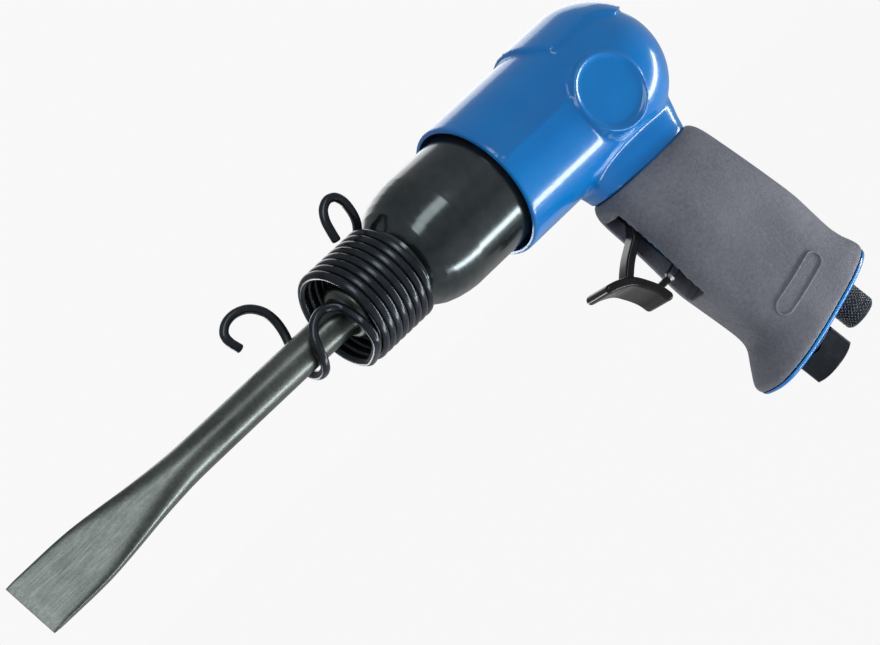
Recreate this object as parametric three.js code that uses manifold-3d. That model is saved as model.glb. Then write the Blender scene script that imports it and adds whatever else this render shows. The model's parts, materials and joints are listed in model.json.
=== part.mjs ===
// Pneumatic air hammer, 150 mm class, pistol grip, with a flat chisel in a coil retainer.
// Millimetres, +X toward the chisel tip, +Y to the user's left, +Z up.
// The origin is the middle of the hand's hold on the grip.
import * as THREE from 'three';
import { mergeVertices } from 'three/addons/utils/BufferGeometryUtils.js';
import Module from 'manifold-3d';

const wasm = await Module();
wasm.setup();

// ---- Driving dimensions -------------------------------------------------------------------
const GAP = 0.3;                    // running clearance between neighbouring pieces
const RAKE = 12.5 * Math.PI / 180;  // lean of the handle from square to the barrel

const RING_X = 64;                  // front ring of the shroud, from the origin
const AXIS_Z = 72;                  // barrel axis, above the origin

const SHROUD_R = 25.2;
const SHROUD_WALL = 1.6;
const DOME_X = -62;                 // where the rear dome starts, behind the ring
const BARREL_R = 22;
const BORE_R = 9.6;
const BORE_FRONT = 18;
const BARREL_REAR = -56;
const BARREL_THREAD_R = 17.6;
const NOSE_R = 14.1;
const NOSE_X = 60;
const SHANK_R = 5.1;                // 0.401 inch chisel shank
const SOCKET_R = 5.45;
const WIRE_R = 1.45;
const COIL_R = 16.4;                // mean radius of the retainer
const COIL_PITCH = 3.12;
const COIL_START = 41.0;
const COIL_TURNS = 8.45;

const CHISEL_TIP = 210;
const CHISEL_BODY_R = 6.1;
const CHISEL_HALF_WIDTH = 10;
const CHISEL_ROLL = 17.3 * Math.PI / 180;

const FOOT_TOP = -35.7;             // heights along the handle axis
const FOOT_BOTTOM = -37.2;
const VALVE_W = 14;                 // throttle valve axis
const PIVOT = { u: 15.5, w: 36.5 }; // trigger pivot
const INLET_U = 12.8;
const KNOB_U = -8.2;
const SLOT_HALF = 5;
const CORE_HALF_WIDTH = 12.3;

// ---- Helpers ------------------------------------------------------------------------------
const V = (x, y, z) => new THREE.Vector3(x, y, z);

// A closed three.js geometry as a solid that can be cut and joined.
function solid(geometry) {
  const bare = geometry.clone();
  bare.deleteAttribute('normal');
  bare.deleteAttribute('uv');
  const welded = mergeVertices(bare, 1e-4);
  const place = welded.attributes.position;
  const corners = welded.index.array;
  const kept = [];
  let volume = 0;
  for (let i = 0; i < corners.length; i += 3) {
    const [a, b, c] = [corners[i], corners[i + 1], corners[i + 2]];
    if (a === b || b === c || c === a) continue;
    kept.push(a, b, c);
    const [p, q, r] = [a, b, c].map((k) => new THREE.Vector3().fromBufferAttribute(place, k));
    volume += p.dot(q.cross(r));
  }
  if (volume < 0) {
    kept.reverse();
  }
  return new wasm.Manifold(new wasm.Mesh({
    numProp: 3,
    vertProperties: new Float32Array(place.array),
    triVerts: new Uint32Array(kept),
  }));
}

function geometryOf(body) {
  const mesh = body.getMesh();
  const geometry = new THREE.BufferGeometry();
  geometry.setAttribute('position', new THREE.BufferAttribute(mesh.vertProperties, 3));
  geometry.setIndex(new THREE.BufferAttribute(mesh.triVerts, 1));
  geometry.computeVertexNormals();
  return geometry;
}

// A turned piece about +X from points [x, radius]. A closed profile repeats its first point.
function turned(profile, sides = 32) {
  const points = profile.map(([x, r]) => new THREE.Vector2(r, x));
  return new THREE.LatheGeometry(points, sides).rotateZ(-Math.PI / 2);
}

// The same about +Z, from points [z, radius], standing at (x, y).
function turnedUp(profile, sides, x = 0, y = 0) {
  const points = profile.map(([z, r]) => new THREE.Vector2(r, z));
  return new THREE.LatheGeometry(points, sides).rotateX(Math.PI / 2).translate(x, y, 0);
}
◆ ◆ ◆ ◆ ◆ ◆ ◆
- THE REQUEST: Set down every line of the listing above again, exactly as given.

- RESULT FOR THIS EXERCISE:
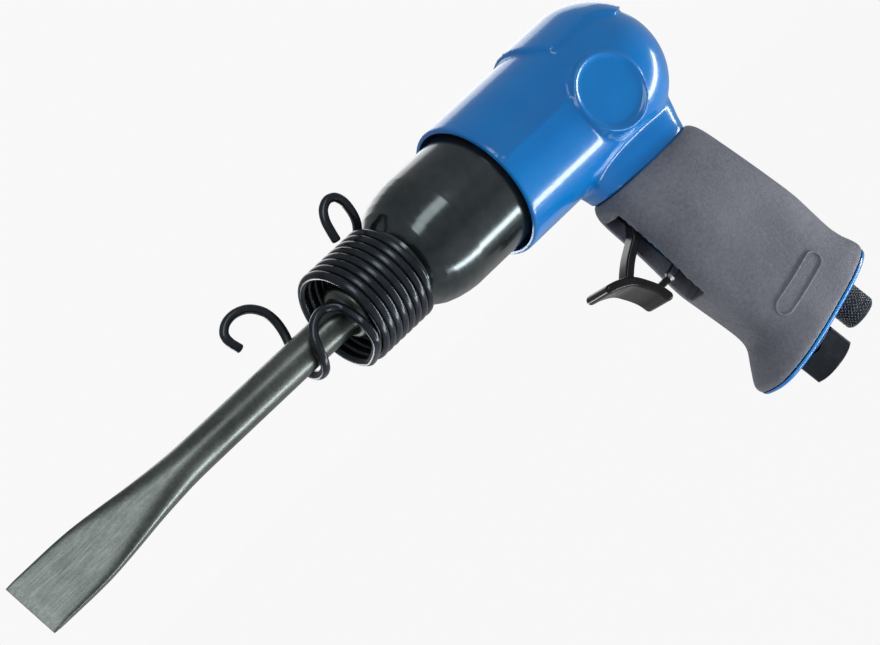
Recreate this object as parametric three.js code that uses manifold-3d. That model is saved as model.glb. Then write the Blender scene script that imports it and adds whatever else this render shows. The model's parts, materials and joints are listed in model.json.
=== part.mjs ===
// Pneumatic air hammer, 150 mm class, pistol grip, with a flat chisel in a coil retainer.
// Millimetres, +X toward the chisel tip, +Y to the user's left, +Z up.
// The origin is the middle of the hand's hold on the grip.
import * as THREE from 'three';
import { mergeVertices } from 'three/addons/utils/BufferGeometryUtils.js';
import Module from 'manifold-3d';

const wasm = await Module();
wasm.setup();

// ---- Driving dimensions -------------------------------------------------------------------
const GAP = 0.3;                    // running clearance between neighbouring pieces
const RAKE = 12.5 * Math.PI / 180;  // lean of the handle from square to the barrel

const RING_X = 64;                  // front ring of the shroud, from the origin
const AXIS_Z = 72;                  // barrel axis, above the origin

const SHROUD_R = 25.2;
const SHROUD_WALL = 1.6;
const DOME_X = -62;                 // where the rear dome starts, behind the ring
const BARREL_R = 22;
const BORE_R = 9.6;
const BORE_FRONT = 18;
const BARREL_REAR = -56;
const BARREL_THREAD_R = 17.6;
const NOSE_R = 14.1;
const NOSE_X = 60;
const SHANK_R = 5.1;                // 0.401 inch chisel shank
const SOCKET_R = 5.45;
const WIRE_R = 1.45;
const COIL_R = 16.4;                // mean radius of the retainer
const COIL_PITCH = 3.12;
const COIL_START = 41.0;
const COIL_TURNS = 8.45;

const CHISEL_TIP = 210;
const CHISEL_BODY_R = 6.1;
const CHISEL_HALF_WIDTH = 10;
const CHISEL_ROLL = 17.3 * Math.PI / 180;

const FOOT_TOP = -35.7;             // heights along the handle axis
const FOOT_BOTTOM = -37.2;
const VALVE_W = 14;                 // throttle valve axis
const PIVOT = { u: 15.5, w: 36.5 }; // trigger pivot
const INLET_U = 12.8;
const KNOB_U = -8.2;
const SLOT_HALF = 5;
const CORE_HALF_WIDTH = 12.3;

// ---- Helpers ------------------------------------------------------------------------------
const V = (x, y, z) => new THREE.Vector3(x, y, z);

// A closed three.js geometry as a solid that can be cut and joined.
function solid(geometry) {
  const bare = geometry.clone();
  bare.deleteAttribute('normal');
  bare.deleteAttribute('uv');
  const welded = mergeVertices(bare, 1e-4);
  const place = welded.attributes.position;
  const corners = welded.index.array;
  const kept = [];
  let volume = 0;
  for (let i = 0; i < corners.length; i += 3) {
    const [a, b, c] = [corners[i], corners[i + 1], corners[i + 2]];
    if (a === b || b === c || c === a) continue;
    kept.push(a, b, c);
    const [p, q, r] = [a, b, c].map((k) => new THREE.Vector3().fromBufferAttribute(place, k));
    volume += p.dot(q.cross(r));
  }
  if (volume < 0) {
    kept.reverse();
  }
  return new wasm.Manifold(new wasm.Mesh({
    numProp: 3,
    vertProperties: new Float32Array(place.array),
    triVerts: new Uint32Array(kept),
  }));
}

function geometryOf(body) {
  const mesh = body.getMesh();
  const geometry = new THREE.BufferGeometry();
  geometry.setAttribute('position', new THREE.BufferAttribute(mesh.vertProperties, 3));
  geometry.setIndex(new THREE.BufferAttribute(mesh.triVerts, 1));
  geometry.computeVertexNormals();
  return geometry;
}

// A turned piece about +X from points [x, radius]. A closed profile repeats its first point.
function turned(profile, sides = 32) {
  const points = profile.map(([x, r]) => new THREE.Vector2(r, x));
  return new THREE.LatheGeometry(points, sides).rotateZ(-Math.PI / 2);
}

// The same about +Z, from points [z, radius], standing at (x, y).
function turnedUp(profile, sides, x = 0, y = 0) {
  const points = profile.map(([z, r]) => new THREE.Vector2(r, z));
  return new THREE.LatheGeometry(points, sides).rotateX(Math.PI / 2).translate(x, y, 0);
}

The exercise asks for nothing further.